GYROSCOPIC SOURCES OF POWER


In some airplanes, all the gyros are vacuums, pressure, or electrically operated; in others, vacuum or pressure systems provide the power for the heading and attitude indicators, while the electrical system provides the power for the turn coordinator. Most airplanes have at least two sources of power to ensure at least one source of bank information if one power source fails.

The vacuum or pressure system spins the gyro by drawing a stream of air against the rotor vanes to spin the rotor at high speed, much like the operation of a waterwheel or turbine. The amount of vacuum or pressure required for instrument operation varies, but is usually between 4.5 and 5.5 in. Hg.

One source of vacuum for the gyros is a vane-type engine-driven pump that is mounted on the accessory case of the engine. Pump capacity varies in different airplanes, depending on the number of gyros.

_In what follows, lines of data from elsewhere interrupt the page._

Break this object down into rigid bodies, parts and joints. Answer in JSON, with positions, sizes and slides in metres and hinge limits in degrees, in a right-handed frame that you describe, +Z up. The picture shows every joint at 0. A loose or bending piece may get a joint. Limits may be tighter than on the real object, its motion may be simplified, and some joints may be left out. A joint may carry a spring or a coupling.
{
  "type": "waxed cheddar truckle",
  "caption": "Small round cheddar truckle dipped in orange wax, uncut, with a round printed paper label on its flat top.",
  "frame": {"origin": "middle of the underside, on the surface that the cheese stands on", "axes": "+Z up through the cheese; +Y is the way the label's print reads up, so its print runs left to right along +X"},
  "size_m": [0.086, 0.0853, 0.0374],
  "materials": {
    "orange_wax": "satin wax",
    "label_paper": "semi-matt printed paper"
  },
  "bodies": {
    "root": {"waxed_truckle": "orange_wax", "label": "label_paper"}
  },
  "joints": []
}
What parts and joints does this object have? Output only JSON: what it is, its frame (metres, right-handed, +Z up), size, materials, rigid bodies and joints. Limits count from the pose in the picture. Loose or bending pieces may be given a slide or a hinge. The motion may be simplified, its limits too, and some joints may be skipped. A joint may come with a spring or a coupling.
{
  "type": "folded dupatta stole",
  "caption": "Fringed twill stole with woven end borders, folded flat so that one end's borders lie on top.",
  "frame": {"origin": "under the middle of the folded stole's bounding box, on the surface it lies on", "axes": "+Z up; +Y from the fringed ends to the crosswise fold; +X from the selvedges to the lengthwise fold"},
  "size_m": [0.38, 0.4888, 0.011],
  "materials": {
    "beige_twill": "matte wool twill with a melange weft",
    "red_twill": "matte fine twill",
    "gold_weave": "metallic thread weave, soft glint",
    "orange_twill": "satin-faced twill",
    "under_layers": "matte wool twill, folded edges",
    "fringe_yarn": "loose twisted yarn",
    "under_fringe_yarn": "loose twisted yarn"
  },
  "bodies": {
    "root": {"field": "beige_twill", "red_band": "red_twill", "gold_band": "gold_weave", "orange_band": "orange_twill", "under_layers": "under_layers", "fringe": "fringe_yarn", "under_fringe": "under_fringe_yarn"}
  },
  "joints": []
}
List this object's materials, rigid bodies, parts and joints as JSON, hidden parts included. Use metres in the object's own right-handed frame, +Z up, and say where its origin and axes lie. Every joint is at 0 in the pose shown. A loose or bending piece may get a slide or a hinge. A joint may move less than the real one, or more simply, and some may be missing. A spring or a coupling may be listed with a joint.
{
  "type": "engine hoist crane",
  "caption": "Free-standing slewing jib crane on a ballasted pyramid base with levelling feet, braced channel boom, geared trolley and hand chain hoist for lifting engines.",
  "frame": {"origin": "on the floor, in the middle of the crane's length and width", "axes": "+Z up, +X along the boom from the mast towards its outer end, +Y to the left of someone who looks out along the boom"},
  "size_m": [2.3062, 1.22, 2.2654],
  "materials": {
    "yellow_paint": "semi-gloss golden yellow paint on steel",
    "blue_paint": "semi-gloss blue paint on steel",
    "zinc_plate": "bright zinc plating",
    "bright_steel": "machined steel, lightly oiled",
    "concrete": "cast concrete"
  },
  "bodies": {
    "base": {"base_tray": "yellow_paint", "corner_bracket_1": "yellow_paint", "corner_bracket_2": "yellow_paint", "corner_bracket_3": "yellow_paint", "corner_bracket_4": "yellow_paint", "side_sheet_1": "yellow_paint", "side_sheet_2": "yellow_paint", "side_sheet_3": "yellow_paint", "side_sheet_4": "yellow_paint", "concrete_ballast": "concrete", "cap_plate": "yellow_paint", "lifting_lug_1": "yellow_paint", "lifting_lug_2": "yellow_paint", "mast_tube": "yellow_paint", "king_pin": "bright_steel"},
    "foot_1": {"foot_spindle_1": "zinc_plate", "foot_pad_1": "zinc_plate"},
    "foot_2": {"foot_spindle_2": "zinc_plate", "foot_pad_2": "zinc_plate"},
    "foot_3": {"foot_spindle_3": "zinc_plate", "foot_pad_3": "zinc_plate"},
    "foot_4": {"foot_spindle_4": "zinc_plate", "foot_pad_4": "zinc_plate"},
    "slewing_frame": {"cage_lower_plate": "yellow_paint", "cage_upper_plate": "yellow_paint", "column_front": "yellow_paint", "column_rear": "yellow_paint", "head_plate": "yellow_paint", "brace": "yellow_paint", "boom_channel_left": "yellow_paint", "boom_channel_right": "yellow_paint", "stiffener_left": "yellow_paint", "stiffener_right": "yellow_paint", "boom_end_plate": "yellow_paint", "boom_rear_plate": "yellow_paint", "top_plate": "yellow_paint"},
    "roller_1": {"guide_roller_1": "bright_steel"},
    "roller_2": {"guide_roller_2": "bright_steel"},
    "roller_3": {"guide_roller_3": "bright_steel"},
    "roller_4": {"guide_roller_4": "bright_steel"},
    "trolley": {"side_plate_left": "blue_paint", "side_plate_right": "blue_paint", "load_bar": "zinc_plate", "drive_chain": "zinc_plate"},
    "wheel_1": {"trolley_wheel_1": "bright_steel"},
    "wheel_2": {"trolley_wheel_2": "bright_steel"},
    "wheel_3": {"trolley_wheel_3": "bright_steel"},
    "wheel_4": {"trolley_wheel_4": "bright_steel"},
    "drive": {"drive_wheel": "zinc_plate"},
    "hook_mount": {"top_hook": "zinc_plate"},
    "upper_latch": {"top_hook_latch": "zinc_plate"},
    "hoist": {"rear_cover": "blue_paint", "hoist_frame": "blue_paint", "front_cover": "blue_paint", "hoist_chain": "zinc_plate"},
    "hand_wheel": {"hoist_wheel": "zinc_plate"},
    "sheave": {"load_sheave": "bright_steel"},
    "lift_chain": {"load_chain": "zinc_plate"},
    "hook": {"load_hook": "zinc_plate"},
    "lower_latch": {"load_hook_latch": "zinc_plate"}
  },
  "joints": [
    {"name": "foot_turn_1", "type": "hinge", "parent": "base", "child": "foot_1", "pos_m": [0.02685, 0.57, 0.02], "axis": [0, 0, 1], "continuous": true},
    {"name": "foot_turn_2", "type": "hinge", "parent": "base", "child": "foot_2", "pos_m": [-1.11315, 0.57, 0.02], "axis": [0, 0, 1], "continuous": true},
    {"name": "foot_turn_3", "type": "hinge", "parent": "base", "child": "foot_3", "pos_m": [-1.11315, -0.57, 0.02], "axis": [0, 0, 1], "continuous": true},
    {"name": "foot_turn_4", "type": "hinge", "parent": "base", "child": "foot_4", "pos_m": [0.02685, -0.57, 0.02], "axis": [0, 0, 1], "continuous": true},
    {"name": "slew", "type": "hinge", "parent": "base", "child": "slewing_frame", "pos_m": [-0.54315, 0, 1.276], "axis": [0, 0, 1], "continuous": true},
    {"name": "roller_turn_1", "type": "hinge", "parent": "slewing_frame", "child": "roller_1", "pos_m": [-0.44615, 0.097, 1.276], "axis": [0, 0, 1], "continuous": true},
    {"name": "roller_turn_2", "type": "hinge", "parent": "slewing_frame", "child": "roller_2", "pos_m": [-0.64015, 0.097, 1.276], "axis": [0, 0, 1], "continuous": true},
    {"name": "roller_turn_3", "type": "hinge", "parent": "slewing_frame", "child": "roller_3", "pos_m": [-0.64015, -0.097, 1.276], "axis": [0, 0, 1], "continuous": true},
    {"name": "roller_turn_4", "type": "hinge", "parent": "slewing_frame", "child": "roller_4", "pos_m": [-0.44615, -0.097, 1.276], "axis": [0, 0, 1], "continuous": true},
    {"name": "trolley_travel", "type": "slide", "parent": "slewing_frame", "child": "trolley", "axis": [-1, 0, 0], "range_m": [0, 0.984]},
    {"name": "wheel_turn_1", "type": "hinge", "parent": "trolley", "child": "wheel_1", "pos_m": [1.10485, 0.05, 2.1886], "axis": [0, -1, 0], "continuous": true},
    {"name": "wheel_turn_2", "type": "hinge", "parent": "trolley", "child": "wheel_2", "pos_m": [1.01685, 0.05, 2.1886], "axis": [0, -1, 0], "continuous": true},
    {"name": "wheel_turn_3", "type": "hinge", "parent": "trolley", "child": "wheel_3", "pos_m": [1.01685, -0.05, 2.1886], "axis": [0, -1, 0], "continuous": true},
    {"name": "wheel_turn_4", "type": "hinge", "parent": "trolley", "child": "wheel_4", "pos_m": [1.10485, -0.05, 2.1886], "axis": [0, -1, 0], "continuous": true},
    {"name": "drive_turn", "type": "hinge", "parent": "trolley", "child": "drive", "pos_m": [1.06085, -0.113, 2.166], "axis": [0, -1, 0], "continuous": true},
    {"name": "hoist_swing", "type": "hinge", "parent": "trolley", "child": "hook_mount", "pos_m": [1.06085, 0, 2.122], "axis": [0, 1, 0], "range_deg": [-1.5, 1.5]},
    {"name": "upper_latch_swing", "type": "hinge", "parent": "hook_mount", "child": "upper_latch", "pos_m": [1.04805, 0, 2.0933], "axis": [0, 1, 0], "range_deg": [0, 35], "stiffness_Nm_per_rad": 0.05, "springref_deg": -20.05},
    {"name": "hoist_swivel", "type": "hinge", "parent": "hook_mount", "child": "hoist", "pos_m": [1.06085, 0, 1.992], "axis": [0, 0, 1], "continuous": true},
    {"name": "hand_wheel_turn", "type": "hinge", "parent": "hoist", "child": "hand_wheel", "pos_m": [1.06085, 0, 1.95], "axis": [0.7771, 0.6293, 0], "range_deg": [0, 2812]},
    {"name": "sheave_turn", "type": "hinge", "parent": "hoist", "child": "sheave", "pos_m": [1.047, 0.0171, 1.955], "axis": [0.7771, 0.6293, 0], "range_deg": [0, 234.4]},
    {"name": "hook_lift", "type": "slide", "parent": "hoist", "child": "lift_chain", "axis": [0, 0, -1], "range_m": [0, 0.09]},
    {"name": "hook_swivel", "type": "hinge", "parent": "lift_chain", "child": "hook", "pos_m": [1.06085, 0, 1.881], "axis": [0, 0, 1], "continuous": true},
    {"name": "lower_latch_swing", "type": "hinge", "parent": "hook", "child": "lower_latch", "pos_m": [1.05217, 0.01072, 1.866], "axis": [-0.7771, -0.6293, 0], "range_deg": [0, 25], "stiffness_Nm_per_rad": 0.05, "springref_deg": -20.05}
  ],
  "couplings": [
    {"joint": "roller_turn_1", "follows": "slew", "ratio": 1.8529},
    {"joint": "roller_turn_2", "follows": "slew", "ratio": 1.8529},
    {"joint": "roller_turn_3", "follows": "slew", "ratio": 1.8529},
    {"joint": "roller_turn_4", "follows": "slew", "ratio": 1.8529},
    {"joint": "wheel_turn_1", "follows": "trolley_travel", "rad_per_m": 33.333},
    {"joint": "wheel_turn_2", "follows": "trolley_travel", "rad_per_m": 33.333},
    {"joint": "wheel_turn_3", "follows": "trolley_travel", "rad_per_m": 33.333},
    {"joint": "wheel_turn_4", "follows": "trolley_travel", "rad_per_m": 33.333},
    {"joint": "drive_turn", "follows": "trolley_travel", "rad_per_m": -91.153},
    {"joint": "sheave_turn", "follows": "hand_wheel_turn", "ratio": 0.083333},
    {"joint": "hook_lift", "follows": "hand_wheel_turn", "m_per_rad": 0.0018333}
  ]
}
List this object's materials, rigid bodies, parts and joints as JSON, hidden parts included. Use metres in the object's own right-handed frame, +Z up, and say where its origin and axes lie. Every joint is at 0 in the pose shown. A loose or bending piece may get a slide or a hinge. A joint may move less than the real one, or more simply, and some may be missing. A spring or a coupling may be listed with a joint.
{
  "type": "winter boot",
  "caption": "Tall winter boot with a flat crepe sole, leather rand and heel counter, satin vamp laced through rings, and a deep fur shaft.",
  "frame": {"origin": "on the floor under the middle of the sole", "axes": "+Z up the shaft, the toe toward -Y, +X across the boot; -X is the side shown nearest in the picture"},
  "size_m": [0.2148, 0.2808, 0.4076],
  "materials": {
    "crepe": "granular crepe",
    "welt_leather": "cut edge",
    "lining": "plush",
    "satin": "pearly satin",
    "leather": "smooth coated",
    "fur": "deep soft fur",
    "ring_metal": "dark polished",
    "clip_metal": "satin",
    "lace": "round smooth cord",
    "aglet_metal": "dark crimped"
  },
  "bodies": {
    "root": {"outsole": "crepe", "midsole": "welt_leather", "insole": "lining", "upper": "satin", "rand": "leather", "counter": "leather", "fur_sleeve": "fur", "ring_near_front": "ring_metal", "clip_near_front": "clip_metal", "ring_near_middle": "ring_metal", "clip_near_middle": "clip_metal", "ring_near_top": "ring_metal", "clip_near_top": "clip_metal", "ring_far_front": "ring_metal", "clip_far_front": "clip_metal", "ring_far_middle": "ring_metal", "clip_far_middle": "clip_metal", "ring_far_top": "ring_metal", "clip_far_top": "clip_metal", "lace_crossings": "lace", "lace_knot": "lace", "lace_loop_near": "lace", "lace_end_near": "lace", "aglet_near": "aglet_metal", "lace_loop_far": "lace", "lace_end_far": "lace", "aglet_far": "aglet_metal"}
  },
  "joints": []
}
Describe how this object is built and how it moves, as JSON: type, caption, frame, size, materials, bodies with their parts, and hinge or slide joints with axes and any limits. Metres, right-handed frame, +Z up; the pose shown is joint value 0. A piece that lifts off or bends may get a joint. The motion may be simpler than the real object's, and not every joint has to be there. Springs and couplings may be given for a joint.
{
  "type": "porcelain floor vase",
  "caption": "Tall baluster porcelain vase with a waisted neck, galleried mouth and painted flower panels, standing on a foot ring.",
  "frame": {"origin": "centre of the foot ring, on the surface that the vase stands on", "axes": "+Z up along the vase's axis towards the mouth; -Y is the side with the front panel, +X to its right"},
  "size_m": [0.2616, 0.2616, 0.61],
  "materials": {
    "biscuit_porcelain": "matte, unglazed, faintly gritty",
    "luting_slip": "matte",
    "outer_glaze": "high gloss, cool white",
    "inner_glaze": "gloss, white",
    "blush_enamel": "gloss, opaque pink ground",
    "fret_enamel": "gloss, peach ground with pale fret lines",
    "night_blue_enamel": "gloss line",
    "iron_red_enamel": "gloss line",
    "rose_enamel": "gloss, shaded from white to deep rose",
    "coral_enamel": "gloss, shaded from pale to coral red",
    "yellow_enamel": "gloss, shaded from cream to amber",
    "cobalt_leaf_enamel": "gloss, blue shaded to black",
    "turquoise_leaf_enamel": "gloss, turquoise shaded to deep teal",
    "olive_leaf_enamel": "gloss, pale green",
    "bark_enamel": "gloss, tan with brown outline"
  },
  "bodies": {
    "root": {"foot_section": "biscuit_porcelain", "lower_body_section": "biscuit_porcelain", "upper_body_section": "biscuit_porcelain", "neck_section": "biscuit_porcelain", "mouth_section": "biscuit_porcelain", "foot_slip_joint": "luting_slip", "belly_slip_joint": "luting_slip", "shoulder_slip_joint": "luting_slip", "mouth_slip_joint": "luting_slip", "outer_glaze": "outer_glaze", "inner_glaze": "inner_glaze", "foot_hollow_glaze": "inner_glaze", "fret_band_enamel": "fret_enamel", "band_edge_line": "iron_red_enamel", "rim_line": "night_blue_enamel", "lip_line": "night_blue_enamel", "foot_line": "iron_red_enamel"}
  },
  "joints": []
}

A typical vacuum system consists of an engine-driven vacuum pump, relief valve, air filter, gauge, and tubing necessary to complete the connections. The gauge is mounted in the airplane's instrument panel and indicates the amount of pressure in the system (vacuum is measured in inches of mercury less than ambient pressure).

Air is drawn into the vacuum system by the engine-driven vacuum pump. It first goes through a filter, which prevents foreign matter from entering the vacuum or pressure system. The air then moves through the attitude and heading indicators, where it causes the gyros to spin. A relief valve prevents the vacuum pressure, or suction, from exceeding prescribed limits. After that, the air is expelled overboard or used in other systems, such as for inflating pneumatic deicing boots.

It is important to monitor vacuum pressure during flight, because the attitude and heading indicators may not provide reliable information when suction pressure is low. The vacuum, or suction, gauge generally is marked to indicate the normal range. Some airplanes are equipped with a warning light that illuminates when the vacuum pressure drops below the acceptable level.